## GIVEN INSTRUCTION
Using the records that follow, copy every line containing the word "code".
— Start of TASK INPUTS —
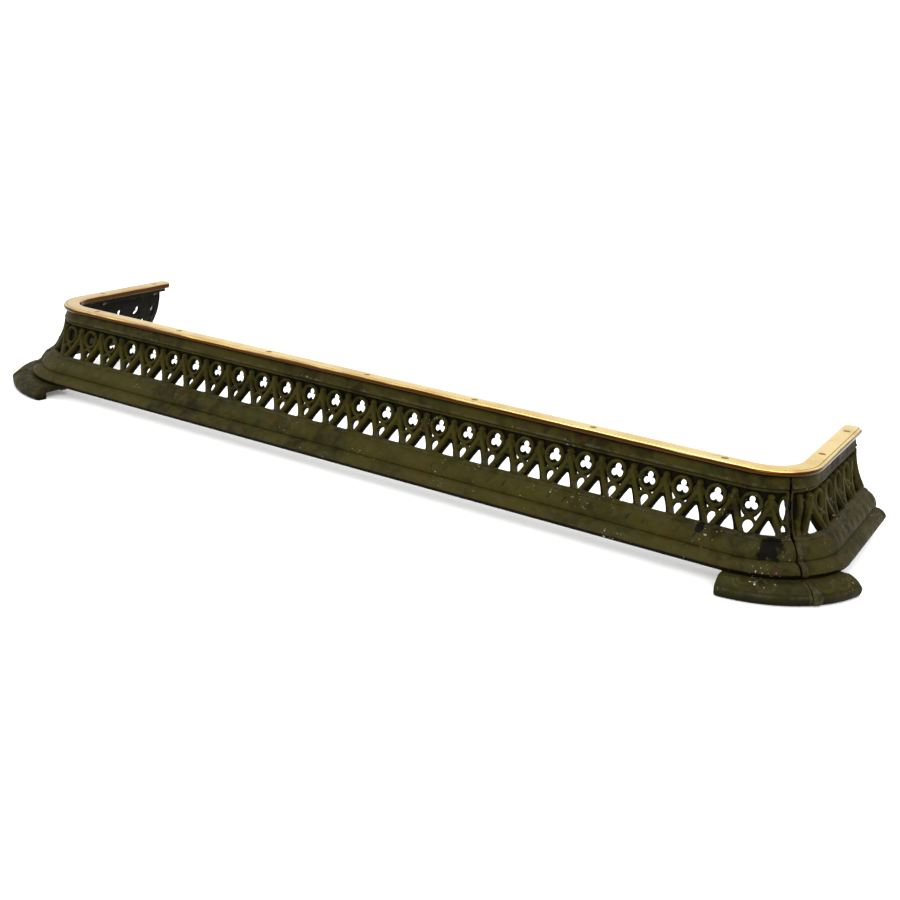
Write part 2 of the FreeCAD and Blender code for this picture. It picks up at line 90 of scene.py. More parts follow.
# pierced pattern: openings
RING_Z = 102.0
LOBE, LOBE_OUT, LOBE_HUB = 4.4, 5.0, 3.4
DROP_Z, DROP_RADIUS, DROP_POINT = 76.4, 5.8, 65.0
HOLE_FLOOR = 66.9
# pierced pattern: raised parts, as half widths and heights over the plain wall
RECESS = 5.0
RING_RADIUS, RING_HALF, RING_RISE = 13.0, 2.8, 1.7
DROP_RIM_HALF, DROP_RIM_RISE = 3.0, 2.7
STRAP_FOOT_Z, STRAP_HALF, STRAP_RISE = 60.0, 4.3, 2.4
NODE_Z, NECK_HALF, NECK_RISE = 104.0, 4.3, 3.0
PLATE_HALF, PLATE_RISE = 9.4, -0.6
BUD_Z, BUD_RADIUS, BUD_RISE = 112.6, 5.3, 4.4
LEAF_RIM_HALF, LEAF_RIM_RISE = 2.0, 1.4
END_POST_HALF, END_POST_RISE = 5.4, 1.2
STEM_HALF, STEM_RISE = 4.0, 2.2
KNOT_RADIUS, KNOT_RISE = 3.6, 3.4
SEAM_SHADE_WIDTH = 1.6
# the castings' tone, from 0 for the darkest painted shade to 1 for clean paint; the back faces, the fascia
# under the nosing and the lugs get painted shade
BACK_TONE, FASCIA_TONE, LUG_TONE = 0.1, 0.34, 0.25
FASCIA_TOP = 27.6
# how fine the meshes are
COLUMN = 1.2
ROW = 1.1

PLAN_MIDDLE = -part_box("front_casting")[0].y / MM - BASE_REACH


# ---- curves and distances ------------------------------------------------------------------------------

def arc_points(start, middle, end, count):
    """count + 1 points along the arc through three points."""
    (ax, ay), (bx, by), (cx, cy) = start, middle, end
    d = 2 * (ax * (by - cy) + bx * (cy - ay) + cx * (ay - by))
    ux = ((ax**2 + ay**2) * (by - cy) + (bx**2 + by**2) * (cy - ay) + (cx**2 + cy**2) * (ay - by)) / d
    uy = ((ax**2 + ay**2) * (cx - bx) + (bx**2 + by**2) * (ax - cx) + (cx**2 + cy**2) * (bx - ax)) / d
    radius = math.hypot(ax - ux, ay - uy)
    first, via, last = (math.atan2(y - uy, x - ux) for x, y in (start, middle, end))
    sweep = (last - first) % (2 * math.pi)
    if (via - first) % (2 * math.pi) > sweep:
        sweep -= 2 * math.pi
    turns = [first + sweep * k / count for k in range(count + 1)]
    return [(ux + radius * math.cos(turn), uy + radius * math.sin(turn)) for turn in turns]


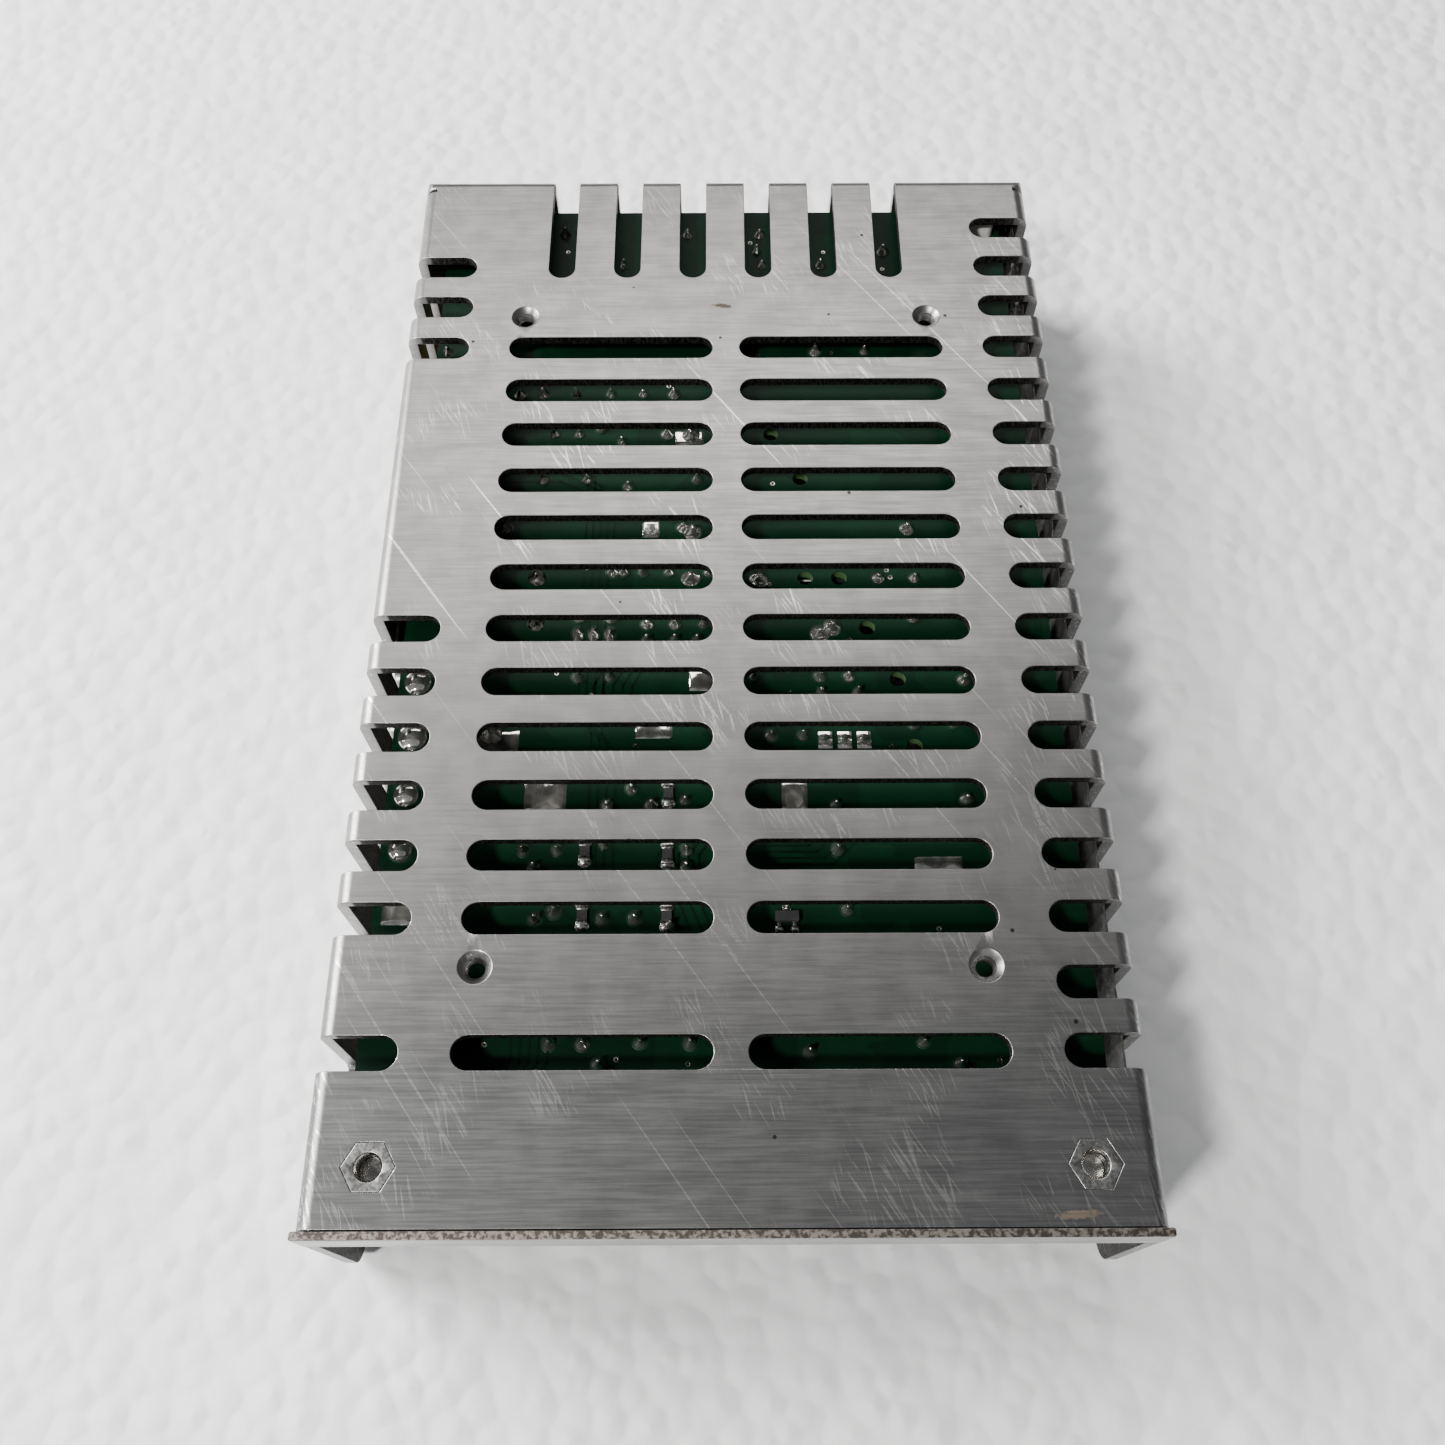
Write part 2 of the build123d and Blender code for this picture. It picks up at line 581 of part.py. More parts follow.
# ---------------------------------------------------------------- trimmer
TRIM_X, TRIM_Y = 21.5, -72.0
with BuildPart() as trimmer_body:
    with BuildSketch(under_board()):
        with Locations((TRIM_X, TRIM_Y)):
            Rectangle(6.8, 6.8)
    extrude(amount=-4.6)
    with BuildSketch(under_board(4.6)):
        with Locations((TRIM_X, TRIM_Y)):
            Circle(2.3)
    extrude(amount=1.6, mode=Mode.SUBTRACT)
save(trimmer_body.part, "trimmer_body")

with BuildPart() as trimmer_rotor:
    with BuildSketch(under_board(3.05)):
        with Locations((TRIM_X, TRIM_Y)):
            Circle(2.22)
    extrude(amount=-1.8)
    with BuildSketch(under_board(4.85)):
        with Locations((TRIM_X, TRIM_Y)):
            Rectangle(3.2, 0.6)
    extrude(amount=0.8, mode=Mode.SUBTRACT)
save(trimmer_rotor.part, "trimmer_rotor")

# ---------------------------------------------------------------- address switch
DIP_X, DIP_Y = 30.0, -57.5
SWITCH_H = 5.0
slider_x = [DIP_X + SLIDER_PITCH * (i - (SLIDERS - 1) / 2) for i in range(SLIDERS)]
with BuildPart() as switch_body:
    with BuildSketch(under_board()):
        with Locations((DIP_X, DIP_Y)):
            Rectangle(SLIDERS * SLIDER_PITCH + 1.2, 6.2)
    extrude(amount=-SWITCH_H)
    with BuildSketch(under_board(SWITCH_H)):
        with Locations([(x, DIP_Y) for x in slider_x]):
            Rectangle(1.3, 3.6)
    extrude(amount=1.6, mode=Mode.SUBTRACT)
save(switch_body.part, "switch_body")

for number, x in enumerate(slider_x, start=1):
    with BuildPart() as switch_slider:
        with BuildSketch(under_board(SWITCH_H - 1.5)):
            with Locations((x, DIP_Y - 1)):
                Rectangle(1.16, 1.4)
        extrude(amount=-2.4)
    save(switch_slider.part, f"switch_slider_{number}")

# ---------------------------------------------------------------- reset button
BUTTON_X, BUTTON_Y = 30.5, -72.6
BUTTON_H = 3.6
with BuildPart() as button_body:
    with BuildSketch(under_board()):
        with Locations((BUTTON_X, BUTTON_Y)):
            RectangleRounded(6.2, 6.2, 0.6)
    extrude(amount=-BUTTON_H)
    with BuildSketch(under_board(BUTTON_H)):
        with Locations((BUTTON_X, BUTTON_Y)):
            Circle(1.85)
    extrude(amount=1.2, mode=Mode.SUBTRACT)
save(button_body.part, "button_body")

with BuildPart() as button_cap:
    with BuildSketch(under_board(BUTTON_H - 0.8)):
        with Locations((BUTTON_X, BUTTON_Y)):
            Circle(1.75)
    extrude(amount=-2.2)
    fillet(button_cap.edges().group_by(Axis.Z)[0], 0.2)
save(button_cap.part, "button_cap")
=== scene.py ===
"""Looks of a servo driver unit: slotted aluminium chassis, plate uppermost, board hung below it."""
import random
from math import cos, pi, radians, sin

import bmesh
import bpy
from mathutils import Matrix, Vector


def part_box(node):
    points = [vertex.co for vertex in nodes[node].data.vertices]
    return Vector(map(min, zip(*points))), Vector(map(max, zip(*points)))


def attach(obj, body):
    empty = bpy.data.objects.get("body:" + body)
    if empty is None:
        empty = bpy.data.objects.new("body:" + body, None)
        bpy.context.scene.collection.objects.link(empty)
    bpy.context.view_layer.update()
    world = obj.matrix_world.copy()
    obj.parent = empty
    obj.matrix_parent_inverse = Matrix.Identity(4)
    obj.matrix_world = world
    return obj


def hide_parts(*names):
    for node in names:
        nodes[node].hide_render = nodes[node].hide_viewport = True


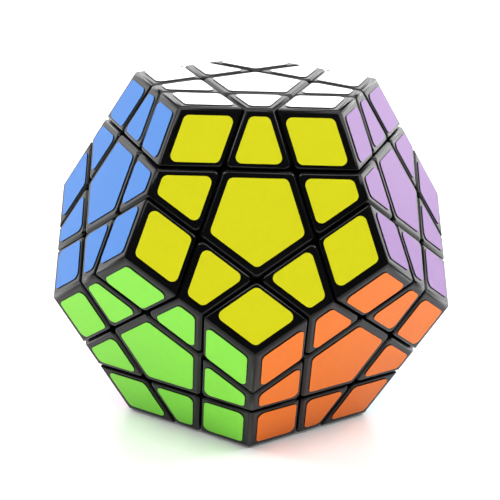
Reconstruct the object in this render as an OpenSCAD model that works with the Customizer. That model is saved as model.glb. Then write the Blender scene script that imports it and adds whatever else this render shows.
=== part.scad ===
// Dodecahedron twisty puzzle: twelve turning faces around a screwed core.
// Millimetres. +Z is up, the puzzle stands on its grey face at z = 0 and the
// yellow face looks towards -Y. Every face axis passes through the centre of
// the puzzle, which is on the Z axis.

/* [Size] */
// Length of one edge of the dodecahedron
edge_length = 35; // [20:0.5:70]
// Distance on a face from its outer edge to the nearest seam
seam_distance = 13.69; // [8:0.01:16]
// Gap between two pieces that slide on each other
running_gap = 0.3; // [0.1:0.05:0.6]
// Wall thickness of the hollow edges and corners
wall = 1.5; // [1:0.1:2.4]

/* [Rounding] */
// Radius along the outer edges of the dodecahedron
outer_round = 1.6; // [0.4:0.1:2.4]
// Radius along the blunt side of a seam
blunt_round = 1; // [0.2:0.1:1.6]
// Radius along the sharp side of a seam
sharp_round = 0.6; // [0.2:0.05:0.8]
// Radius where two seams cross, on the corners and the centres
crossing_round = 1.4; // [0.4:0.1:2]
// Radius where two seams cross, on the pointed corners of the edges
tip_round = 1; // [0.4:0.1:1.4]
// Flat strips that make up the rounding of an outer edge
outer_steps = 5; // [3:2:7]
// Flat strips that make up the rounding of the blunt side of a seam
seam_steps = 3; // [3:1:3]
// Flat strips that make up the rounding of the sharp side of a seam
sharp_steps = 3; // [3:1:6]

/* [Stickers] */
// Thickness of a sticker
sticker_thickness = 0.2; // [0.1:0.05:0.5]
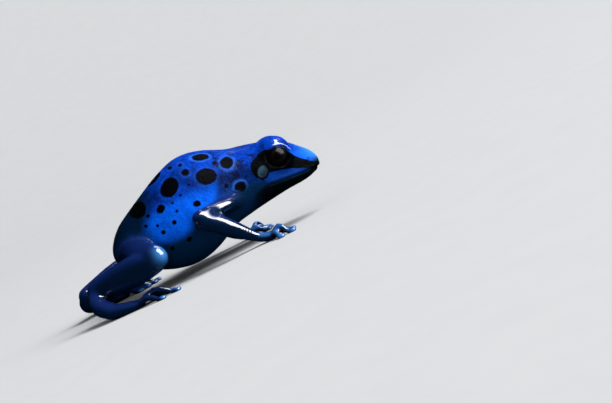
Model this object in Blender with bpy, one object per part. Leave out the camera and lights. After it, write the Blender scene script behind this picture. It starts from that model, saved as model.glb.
— End of TASK INPUTS —
## THE COMPLETED TASK
Write part 2 of the FreeCAD and Blender code for this picture. It picks up at line 90 of scene.py. More parts follow.
Write part 2 of the build123d and Blender code for this picture. It picks up at line 581 of part.py. More parts follow.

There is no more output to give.